5 Aralık 2012 Çarşamba

MEVLANA VE AŞİNALIK TAKLİTÇİLİK HAKİKATÇILIK

Halifelerin sultanı, doğruluk ve temizliğin kaynağı Çelebi Hüsameddin (Tanrı onun aziz olan sırrını kutlasın) arkadaşlara anlatmıştır.

Bir gece büyük bir sema ardı.

Sema’dan sonra şeyhin mübarek göğsünü ovuyordum Hüdavendiğar hazretleri, Muhaddis (hadis ile ilgilenen) şeyh Sadreddin hazretlerine çok inayet (yardım ederek iyilikte bulunmak) bulunuyor ve ona riayette bulunuyordu.

“ Acaba şeyh, hakikatleri arayan bir kimse mi?
Yoksa mukallit (üstüne takan, taklitçi) midir?” diye ona sordum.

Mevlana “ Tanrı sırrının aynası ve kinden arı duru olan sinemin hakkı için şeyh mukallittir.” Buyurdu ve

“ İnsanda iki büyük nişan vardır.

1.   Aşinalık, (Bilen, tanıyan, bildik, tanıdık olan)

2.   Fedakârlıktır.(Kendini, çıkarını ya da bir şeyini feda etmekten çekinmeyen, özverili)

Bazısında aşinalık var, fedakârlık yok.
Bazısında fedakârlık vardır, aşinalık yoktur.

Her ikisine de malik (sahip) olana ne mutlu” dedi.

                                       ***
ARİFLERİN MENKIBELERİ, Şark İslam Klasikleri 29,
Ahmet Eflaki, M.E B. YAYINLARI 489

                                      ***
Neler öğrendik:

1.   Aşinalık olana da saygı duyulduğunu, hakikati öğrenmesi için yardım edilmesi gerektiğini öğrendik.

2.   Hakikati arayanda fedakârlık özelliği olmasını öğrendik.

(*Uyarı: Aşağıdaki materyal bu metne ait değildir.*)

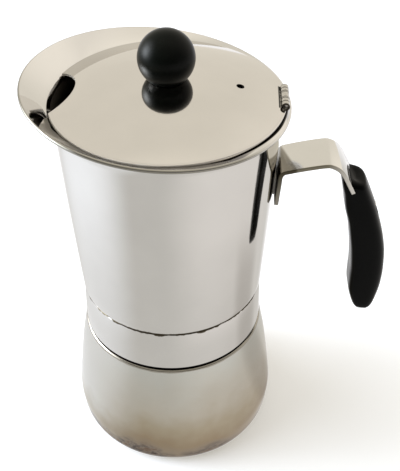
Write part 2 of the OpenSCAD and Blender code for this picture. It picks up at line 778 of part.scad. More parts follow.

3.   Mukallit: taklitçilik olduğunu, değerli bilgileri aldığını fakat anlamadığını, herkesin duymaktan hoşlandığı şeyleri öğrenip hafızasına kaydedip geçinip gittiğini öğrendik.

İşte böyle yaren,
Aşina:

 Bilir, tanır, bilgiyi nerede nasıl kullanacağının farkındadır.
Aşina olan sözün sahibini zikrederse ve söz kalıbını değiştirmezse saygı görür.

Aşina olan kendine mal ederse aşağılanır ve hırsızlar gurubundan sayılır.
Hakikati arayan:

Fedakârlık yaparak öğrendiğini daha da geliştirerek hakikati öğrendikten sonra anlama boyutuna geçmek için çalışır.

Diğer bir anlatımda bilginin özünü alarak, yaşamın tüm alanlarında kullanabilmesi için, özü anlaması ve kavramasını sağlamaktır.

Mukallit:

Hem içgüdüdür hem de öğrenme yöntemidir.
İnsanın çocukluk zamanında iyi örneklerle büyük faydalar sağlanır.

Maçta hep beraber bağırmanın içgüdünün hareketi taklit olduğunu bilmeliyiz.

Gerçeğin kendisine erişemezler.
Bilgiyi anlamadan hoşlanma duygusudur.

Başkasının sözü ve gidişini bilinçli olarak yenilemektir.

Özetlersek:

İnsan çocukluk zamanında taklit ederek öğrenir ve kendini geliştirerek bilgi ışığında kendine öz söz ve dadanışlarda bulunarak kişiliğini bulur.

Eğer kişi beğenilen şeyleri taklit etmekle çıkar ve konum sağlıyorsa bu hareketlere devam eder.

Hakikat arayıcısı, keşif ruhuna sahip olan bu taklitçilikle ulaştığı aşinalığı geçerek kendini hakikati anlamaya, gerçeği görmeye, sırlarını öğrenmeye kendini yönlendirerek geçici çıkarlarını önemsemeyerek arayışına fedakârlıkla devam eder.

Elde edişle durulmaz.
Tanrı’nın hazinesi büyüktür, yol uzundur.

Kendini geliştirirken neslinizi ve çarenizi de geliştirdiğimizin farkında olarak öğrenme ve araştırma, keşif ruhumuzu hep diri tutmalıyız.